— START LISTED RECORDS —

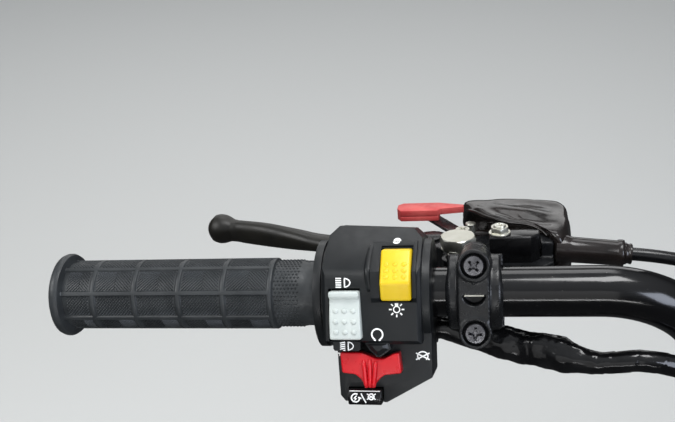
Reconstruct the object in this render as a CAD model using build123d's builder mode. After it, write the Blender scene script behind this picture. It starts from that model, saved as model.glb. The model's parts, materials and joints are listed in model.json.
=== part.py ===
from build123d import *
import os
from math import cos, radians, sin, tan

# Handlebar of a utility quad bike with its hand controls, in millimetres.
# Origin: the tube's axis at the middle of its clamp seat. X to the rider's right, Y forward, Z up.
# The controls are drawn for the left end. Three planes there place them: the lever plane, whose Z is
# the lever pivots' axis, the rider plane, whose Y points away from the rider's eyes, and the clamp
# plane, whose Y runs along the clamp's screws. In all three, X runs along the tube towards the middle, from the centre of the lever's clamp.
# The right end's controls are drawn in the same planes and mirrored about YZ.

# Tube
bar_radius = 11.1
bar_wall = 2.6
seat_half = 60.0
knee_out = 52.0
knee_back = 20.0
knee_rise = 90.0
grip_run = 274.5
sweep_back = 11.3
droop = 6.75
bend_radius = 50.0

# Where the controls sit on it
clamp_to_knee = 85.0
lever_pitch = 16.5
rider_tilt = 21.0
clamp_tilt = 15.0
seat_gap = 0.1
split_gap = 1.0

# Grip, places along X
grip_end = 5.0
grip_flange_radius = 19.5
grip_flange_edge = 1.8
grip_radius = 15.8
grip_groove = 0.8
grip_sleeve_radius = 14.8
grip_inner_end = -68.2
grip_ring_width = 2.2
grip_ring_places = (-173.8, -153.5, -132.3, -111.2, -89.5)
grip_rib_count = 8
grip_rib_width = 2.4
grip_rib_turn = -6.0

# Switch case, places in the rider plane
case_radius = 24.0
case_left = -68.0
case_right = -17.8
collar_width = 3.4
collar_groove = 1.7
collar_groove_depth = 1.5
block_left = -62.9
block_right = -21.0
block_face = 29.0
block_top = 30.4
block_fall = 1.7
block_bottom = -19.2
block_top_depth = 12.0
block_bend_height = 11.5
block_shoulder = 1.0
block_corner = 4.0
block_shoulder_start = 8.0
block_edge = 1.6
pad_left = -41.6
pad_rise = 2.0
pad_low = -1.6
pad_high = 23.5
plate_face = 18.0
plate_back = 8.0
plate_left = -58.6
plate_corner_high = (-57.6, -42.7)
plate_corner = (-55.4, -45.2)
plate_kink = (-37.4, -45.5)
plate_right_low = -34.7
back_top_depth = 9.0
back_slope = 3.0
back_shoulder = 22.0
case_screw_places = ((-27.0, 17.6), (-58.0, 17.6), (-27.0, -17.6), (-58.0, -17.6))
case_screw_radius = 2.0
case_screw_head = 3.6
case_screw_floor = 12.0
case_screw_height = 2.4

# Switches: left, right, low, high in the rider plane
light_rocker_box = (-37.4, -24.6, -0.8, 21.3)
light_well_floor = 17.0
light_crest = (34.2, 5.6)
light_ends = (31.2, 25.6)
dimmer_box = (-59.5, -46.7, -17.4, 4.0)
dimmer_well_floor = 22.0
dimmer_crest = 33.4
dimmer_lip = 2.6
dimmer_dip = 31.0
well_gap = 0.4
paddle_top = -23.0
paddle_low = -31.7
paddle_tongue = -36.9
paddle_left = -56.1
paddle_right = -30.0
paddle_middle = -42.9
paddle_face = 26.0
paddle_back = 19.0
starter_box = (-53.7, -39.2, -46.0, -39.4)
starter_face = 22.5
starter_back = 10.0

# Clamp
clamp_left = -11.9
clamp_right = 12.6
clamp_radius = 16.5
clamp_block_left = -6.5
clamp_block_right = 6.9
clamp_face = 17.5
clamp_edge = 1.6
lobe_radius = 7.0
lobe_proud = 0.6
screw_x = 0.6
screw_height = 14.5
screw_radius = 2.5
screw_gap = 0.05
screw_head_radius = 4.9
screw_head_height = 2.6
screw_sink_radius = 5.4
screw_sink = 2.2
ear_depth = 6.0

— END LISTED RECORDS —
— START LISTED RECORDS —

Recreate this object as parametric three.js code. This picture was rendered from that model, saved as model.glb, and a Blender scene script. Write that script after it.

— END LISTED RECORDS —

## AIM OF THE TASK
Provide an exact reproduction of only those lines that start at the line containing "Reconstruct the object" and end at the line containing "grip_rib_turn = -6.0", inclusive.

## OUTPUT OF THE TASK
Reconstruct the object in this render as a CAD model using build123d's builder mode. After it, write the Blender scene script behind this picture. It starts from that model, saved as model.glb. The model's parts, materials and joints are listed in model.json.
=== part.py ===
from build123d import *
import os
from math import cos, radians, sin, tan

# Handlebar of a utility quad bike with its hand controls, in millimetres.
# Origin: the tube's axis at the middle of its clamp seat. X to the rider's right, Y forward, Z up.
# The controls are drawn for the left end. Three planes there place them: the lever plane, whose Z is
# the lever pivots' axis, the rider plane, whose Y points away from the rider's eyes, and the clamp
# plane, whose Y runs along the clamp's screws. In all three, X runs along the tube towards the middle, from the centre of the lever's clamp.
# The right end's controls are drawn in the same planes and mirrored about YZ.

# Tube
bar_radius = 11.1
bar_wall = 2.6
seat_half = 60.0
knee_out = 52.0
knee_back = 20.0
knee_rise = 90.0
grip_run = 274.5
sweep_back = 11.3
droop = 6.75
bend_radius = 50.0

# Where the controls sit on it
clamp_to_knee = 85.0
lever_pitch = 16.5
rider_tilt = 21.0
clamp_tilt = 15.0
seat_gap = 0.1
split_gap = 1.0

# Grip, places along X
grip_end = 5.0
grip_flange_radius = 19.5
grip_flange_edge = 1.8
grip_radius = 15.8
grip_groove = 0.8
grip_sleeve_radius = 14.8
grip_inner_end = -68.2
grip_ring_width = 2.2
grip_ring_places = (-173.8, -153.5, -132.3, -111.2, -89.5)
grip_rib_count = 8
grip_rib_width = 2.4
grip_rib_turn = -6.0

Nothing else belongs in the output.